The passage from Ignatius (VI.2) contains a textual problem. The text we have followed employs kuriakē without a noun, whereas other manuscripts contain the noun “life” after the adjective, giving the reading “living according to the Lord’s life.” The latter possibly is original. Christian sources consistently contrast the Sabbath with the Lord’s day and that contrast may have been made more explicit by scribes who dropped the word “life.” The contrast, however, is still in the passage, and the reading we have followed is correct for the import of the passage. The Christians’ life comes from the resurrection of Christ, and there is a clear allusion to this in the language of “arising.” Jewish converts now lived according to the resurrection and not according to the Sabbath. Ignatius was opposing Judaizing influences and implies the Sabbath-Lord’s day contrast even if that is not what he explicitly said. The anti-Judaic literature of the early church everywhere distinguishes Christian and Jewish practice (VI.3, 5, 15).12
Since the Lord’s day was the day of the resurrection, Christian sources often identify it as a day of joy (VI.3, 13).13 This was a pervasive note in contrast to the Sabbath. The rabbis stressed joy in connection with the Sabbath, but the Jewish customs for the Sabbath seemed somber to outside observers.

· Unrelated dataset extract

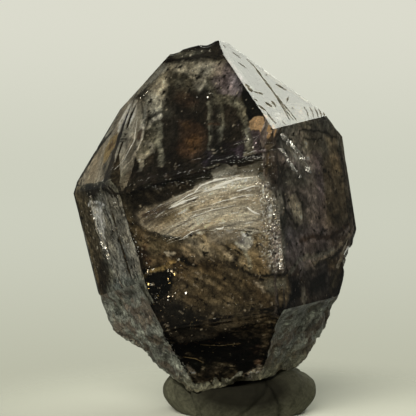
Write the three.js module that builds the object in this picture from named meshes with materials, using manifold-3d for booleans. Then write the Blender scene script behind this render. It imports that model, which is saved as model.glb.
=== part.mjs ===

The designation of the Lord’s day as the eighth day (VI.3, 6, 7, 10) derives from the Jewish custom of numbering the days of the week. Justin Martyr explains that the eighth day is the same as the first day (VI.6), and he and Barnabas (VI.3) identify this day as the day of the resurrection (cf. VI.7). The resurrection and meetings of Jesus with his disciples were on the eighth day in contrast to the seventh (John 20:1, 19, 26). The Christians wanted to avoid the idea that the Sabbath was the climax of the week, so they continued the count.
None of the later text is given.